Furthermore, to identify ourselves according to our hatred - on any level, is counterproductive and harmful to everyone.
The way I see it, all these trendy young American feminists are just contributing - on yet another level - to the facile , small-mindedness that the rest of the world associates with your nation. Why not participate in global political movements with some nuance, sophistication and humanity? Why not aim a little higher? I urge the young American feminist bloggers to take a look at blogs from other countries, other generations. I urge them to stop naming their blogs angry this or angry that.

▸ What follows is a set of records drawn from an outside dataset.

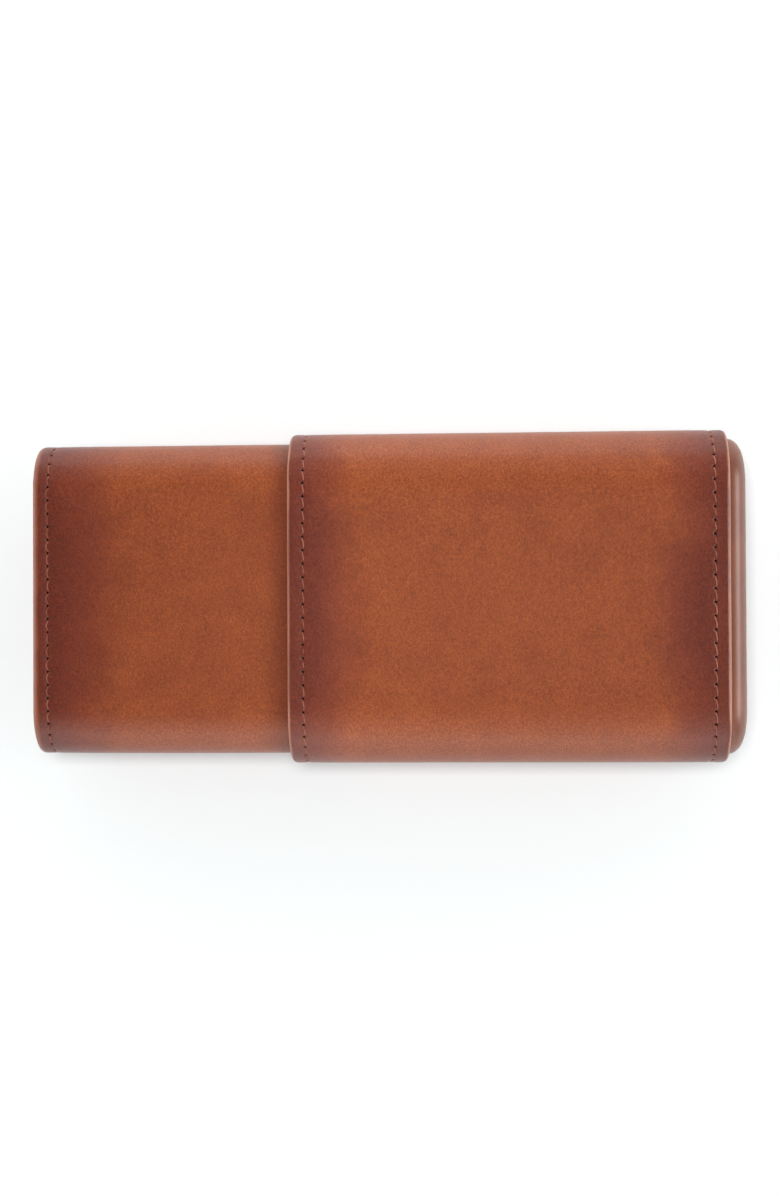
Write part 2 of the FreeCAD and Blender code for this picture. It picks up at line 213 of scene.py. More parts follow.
def swept(section, distances, profile, closed, lift=None):
    """Vertices and faces of a profile of (x, distance out from the spine) swept round a section.

    A closed profile makes a tube. An open one makes a solid with a flat face at each end of the profile. lift
    is an array, profile points by distances, of how far each vertex moves out along its normal.
    """
    spine, normal = section.walk(distances)
    rows, around = len(profile), len(distances)
    x = np.array([point[0] for point in profile])
    out = np.tile(np.array([point[1] for point in profile])[:, None], (1, around))
    if lift is not None:
        out = out + lift
    vertices = np.empty((rows, around, 3))
    vertices[:, :, 0] = x[:, None]
    vertices[:, :, 1] = spine[None, :, 0] + out * normal[None, :, 0]
    vertices[:, :, 2] = MIDDLE_Z + spine[None, :, 1] + out * normal[None, :, 1]
    index = np.arange(rows * around).reshape(rows, around)
    last = rows if closed else rows - 1
    here = index[:last]
    after = np.roll(index, -1, axis=0)[:last]
    quads = np.stack([here, after, np.roll(after, -1, axis=1), np.roll(here, -1, axis=1)], axis=-1)
    faces = quads.reshape(-1, 4).tolist()
    if not closed:
        faces.append(index[0].tolist())
        faces.append(index[-1][::-1].tolist())
    return vertices.reshape(-1, 3).tolist(), faces


def bell(offset, width):
    """A smooth bump: 1 in its middle, and about a third at width from it."""
    return np.exp(-(offset / width) ** 2)


def waviness(x, distances, seed, amount):
    """Gentle unevenness of leather or suede that is glued over board: waves along the case and round it."""
    rng = np.random.default_rng(seed)
    turns = distances / distances.max() * 2 * math.pi
    total = np.zeros((len(x), len(distances)))
    for _ in range(14):
        round_waves = rng.integers(1, 7)
        long_waves = rng.uniform(10, 90)
        phase_a, phase_b = rng.uniform(0, 2 * math.pi, 2)
        wave = np.sin(long_waves * x[:, None] + phase_a) * np.sin(round_waves * turns[None, :] + phase_b)
        total += wave * rng.uniform(0.3, 1.0)
    return amount * total / np.abs(total).max()


# ---------------------------------------------------------------- leather covers


def crown(distances, section, ease):
    """How far the top stands out so that it eases into the round sides instead of turning sharply.

    From ease before the turn to ease past it, the bend grows evenly from none to the sides' own. The rise is
    what that needs.
    """
    past_turn = np.abs(np.mod(distances, section.length) - section.length / 2) - section.flat
    spread = np.clip(past_turn / ease, -1, 1)
    share = np.where(spread < 0, 1 - (1 + spread) ** 3 / 2, (1 - spread) ** 3 / 2)
    return ease ** 2 / (6 * section.radius) * share


def stitch_count(section):
    """How many whole stitches go round a section."""
    return round(section.length / STITCH_PITCH)


def hole_distances(section):
    """Where the needle holes of a row lie, round the section. None falls on the seam."""
    count = stitch_count(section)
    return (np.arange(count) + 0.5) * section.length / count


def row_offsets(x, distances, row_x, section):
    """How far each vertex is from a row along the case, and from the row's nearest needle hole round it."""
    pitch = section.length / stitch_count(section)
    return (x - row_x)[:, None], (np.mod(distances, pitch) - pitch / 2)[None, :]


def row_relief(x, distances, row_x, section, inward):
    """How far a row of stitches moves the leather out.

    The thread pinches the leather and lies in a bed that is deeper near the holes. The leather stands up a
    little on both sides of the row, more on the rim's side. inward is +1 where the cover's body lies towards
    +X from the row, and -1 where it lies towards -X.
    """
    along, round_hole = row_offsets(x, distances, row_x, section)
    pinch = -0.10 * MM * bell(along, 3.0 * MM)
    lip = 0.06 * MM * bell(along + inward * 1.6 * MM, 1.0 * MM)
    swell = 0.04 * MM * bell(along - inward * 1.6 * MM, 1.0 * MM)
    bed_depth = 0.05 * MM + 0.12 * MM * bell(round_hole, 0.9 * MM)
    bed = -bed_depth * bell(along, BED_WIDTH)
    return pinch + lip + swell + bed - HOLE_DEPTH * needle_holes(x, distances, row_x, section)


def needle_holes(x, distances, row_x, section):
    """1 in the middle of a row's needle holes, falling steeply to 0 at their edges."""
    along, round_hole = row_offsets(x, distances, row_x, section)
    return np.exp(-((along ** 2 + round_hole ** 2) / HOLE_RADIUS ** 2) ** HOLE_STEEPNESS)


def seam_relief(x, distances, section, low_x, high_x):
    """The seam underneath: its two edges meet in a narrow slit, with a thread bed along each side."""
    across = np.where(distances > section.length / 2, distances - section.length, distances)[None, :]
    slit = -1.1 * MM * bell(across, 0.13 * MM) - 0.12 * MM * bell(across, 0.5 * MM)
    run = (x > low_x + SEAM_SETBACK - MM) & (x < high_x - SEAM_SETBACK + MM)
    bed = -0.28 * MM * bell(np.abs(across) - SEAM_OFFSET, BED_WIDTH)
    return slit + bed * run[:, None]


def rim_depth(to_rim):
    """How far a cover's outside is rolled in, near its rim: a quarter ellipse, steepest at the rim."""
    near = np.clip(1 - to_rim / RIM_REACH, 0, 1)
    return RIM_DROP * (1 - np.sqrt(1 - near ** 2))


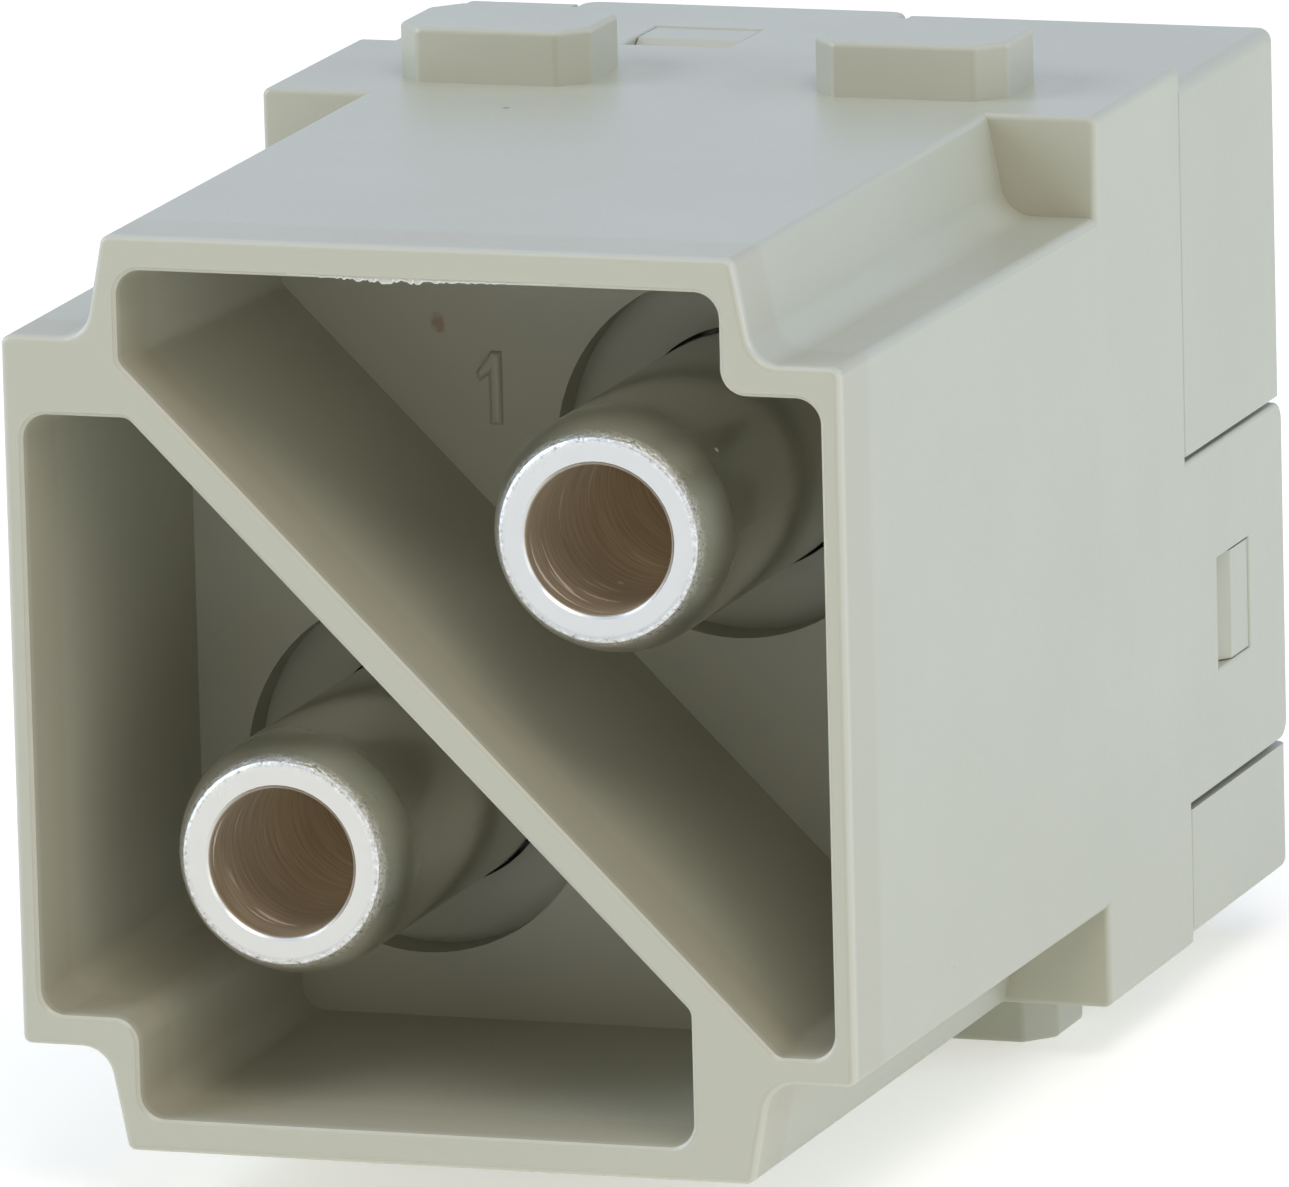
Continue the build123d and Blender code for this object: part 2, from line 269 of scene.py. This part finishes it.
# %% [markdown]
# ## Node groups that several finishes share
#
# A moulded surface is never one flat colour: the melt leaves faint clouds, and the steel of the mould
# leaves a fine grain that breaks up the gloss. A turned surface has rings from the tool. Small marks
# turn up on both. Each effect is built once, as a group with named sockets, and placed in every
# material that needs it with its own values.

# %% Helper that starts a group


def new_group(name, inputs, outputs):
    """Empty shader group from {name: (kind, default)} inputs and {name: kind} outputs."""
    group = bpy.data.node_groups.new(name, "ShaderNodeTree")
    for label, (kind, default) in inputs.items():
        socket = group.interface.new_socket(label, in_out="INPUT", socket_type="NodeSocket" + kind)
        if default is not None:
            socket.default_value = default
    for label, kind in outputs.items():
        group.interface.new_socket(label, in_out="OUTPUT", socket_type="NodeSocket" + kind)
    return group, add(group, "NodeGroupInput").outputs, add(group, "NodeGroupOutput").inputs


def place_group(tree, group, **values):
    """Puts a group into a material's tree and feeds its inputs."""
    node = add(tree, "ShaderNodeGroup", node_tree=group)
    return feed(tree, node, **values).outputs


def stretch(tree, vector, scale):
    """Vector scaled along each axis."""
    node = add(tree, "ShaderNodeVectorMath", operation="MULTIPLY")
    join(tree, vector, node.inputs[0])
    node.inputs[1].default_value = scale
    return node.outputs[0]


# %% Moulded grain
moulded_grain, put, out = new_group(
    "moulded grain",
    {"Vector": ("Vector", None), "Colour": ("Color", (0.5, 0.5, 0.45, 1)),
     "Cloud Colour": ("Color", (0.45, 0.45, 0.4, 1)), "Cloud Size": ("Float", 0.006),
     "Cloud Amount": ("Float", 0.3), "Grain Size": ("Float", 0.0002),
     "Roughness": ("Float", 0.4), "Roughness Spread": ("Float", 0.1)},
    {"Colour": "Color", "Roughness": "Float", "Height": "Float"})
cloud_scale = math_node(moulded_grain, "DIVIDE", 1.0, put["Cloud Size"])
cloud = feed(moulded_grain, add(moulded_grain, "ShaderNodeTexNoise"),
             Vector=put["Vector"], Scale=cloud_scale, Detail=3.0, Roughness=0.5)
grain_scale = math_node(moulded_grain, "DIVIDE", 1.0, put["Grain Size"])
grain = feed(moulded_grain, add(moulded_grain, "ShaderNodeTexNoise"),
             Vector=put["Vector"], Scale=grain_scale, Detail=2.0, Roughness=0.6)
amount = math_node(moulded_grain, "MULTIPLY", cloud.outputs[0], put["Cloud Amount"])
join(moulded_grain, blend_colour(moulded_grain, amount, put["Colour"], put["Cloud Colour"]), out["Colour"])
both = math_node(moulded_grain, "ADD", cloud.outputs[0], grain.outputs[0])
swing = math_node(moulded_grain, "MULTIPLY", math_node(moulded_grain, "SUBTRACT", both, 1.0),
                  put["Roughness Spread"])
join(moulded_grain, math_node(moulded_grain, "ADD", put["Roughness"], swing), out["Roughness"])
join(moulded_grain, grain.outputs[0], out["Height"])

# %% Small mark at a point
mark_grains, mark_wobble, mark_core = 1.3, 4.0, 0.4
small_mark, put, out = new_group(
    "small mark",
    {"Vector": ("Vector", None), "Place": ("Vector", (0, 0, 0)), "Radius": ("Float", 0.0003),
     "Ragged": ("Float", 0.3)},
    {"Mask": "Float"})
apart = add(small_mark, "ShaderNodeVectorMath", operation="DISTANCE")
join(small_mark, put["Vector"], apart.inputs[0])
join(small_mark, put["Place"], apart.inputs[1])
rough_scale = math_node(small_mark, "DIVIDE", mark_grains, put["Radius"])
rough = feed(small_mark, add(small_mark, "ShaderNodeTexNoise"), Vector=put["Vector"], Scale=rough_scale)
wobble = math_node(small_mark, "MULTIPLY", math_node(small_mark, "SUBTRACT", rough.outputs[0], 0.5),
                   math_node(small_mark, "MULTIPLY", put["Radius"], put["Ragged"]))
edge = math_node(small_mark, "ADD", apart.outputs["Value"],
                 math_node(small_mark, "MULTIPLY", wobble, mark_wobble))
inside = add(small_mark, "ShaderNodeMapRange", interpolation_type="SMOOTHSTEP")
feed(small_mark, inside, Value=edge, From_Min=put["Radius"],
     From_Max=math_node(small_mark, "MULTIPLY", put["Radius"], mark_core))
join(small_mark, inside.outputs["Result"], out["Mask"])

# %% Rings that a turning tool leaves
scratch_start, scratch_full = 0.68, 0.74
turning_rings, put, out = new_group(
    "turning rings",
    {"Vector": ("Vector", None), "Pitch": ("Float", 0.0002), "Start": ("Float", 0.0),
     "Scratches": ("Float", 0.3)},
    {"Radius": "Float", "Height": "Float", "Scratch": "Float"})
axes = add(turning_rings, "ShaderNodeSeparateXYZ")
join(turning_rings, put["Vector"], axes.inputs[0])
flat = add(turning_rings, "ShaderNodeVectorMath", operation="LENGTH")
join(turning_rings, stretch(turning_rings, put["Vector"], (1, 0, 1)), flat.inputs[0])
join(turning_rings, flat.outputs["Value"], out["Radius"])
around = math_node(turning_rings, "ARCTAN2", axes.outputs["Z"], axes.outputs["X"])
slope = math_node(turning_rings, "ADD", axes.outputs["Y"], flat.outputs["Value"])
turns = math_node(turning_rings, "DIVIDE", slope, put["Pitch"])
along = math_node(turning_rings, "ADD", turns, put["Start"])
wrap = add(turning_rings, "ShaderNodeCombineXYZ")
feed(turning_rings, wrap, X=math_node(turning_rings, "COSINE", around),
     Y=along, Z=math_node(turning_rings, "SINE", around))
rings = feed(turning_rings, add(turning_rings, "ShaderNodeTexNoise"), Vector=wrap.outputs[0],
             Scale=1.0, Detail=2.0, Roughness=0.6)
join(turning_rings, rings.outputs[0], out["Height"])
sparse = feed(turning_rings, add(turning_rings, "ShaderNodeTexNoise"),
              Vector=stretch(turning_rings, wrap.outputs[0], (0.9, 0.5, 0.9)), Scale=1.0, Detail=1.0)
line = add(turning_rings, "ShaderNodeMapRange")
feed(turning_rings, line, Value=sparse.outputs[0], From_Min=scratch_start, From_Max=scratch_full,
     To_Max=put["Scratches"])
join(turning_rings, line.outputs["Result"], out["Scratch"])
print("groups:", ", ".join(group.name for group in bpy.data.node_groups))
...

It's counterproductive and sophomoric.
Thank you so much for the
Thank you so much for the kind mention! I took a "break" from running from my mid-20s until I was about 44. It's hard to start again when you weigh *far* over 200 pounds, like I did. . . . but it sure beats the alternative, right?
I've been back with exercise as a regular part of my life since 2000. Life is better this way for me. But I never did really "love" running itself - I loved what it did for me, though.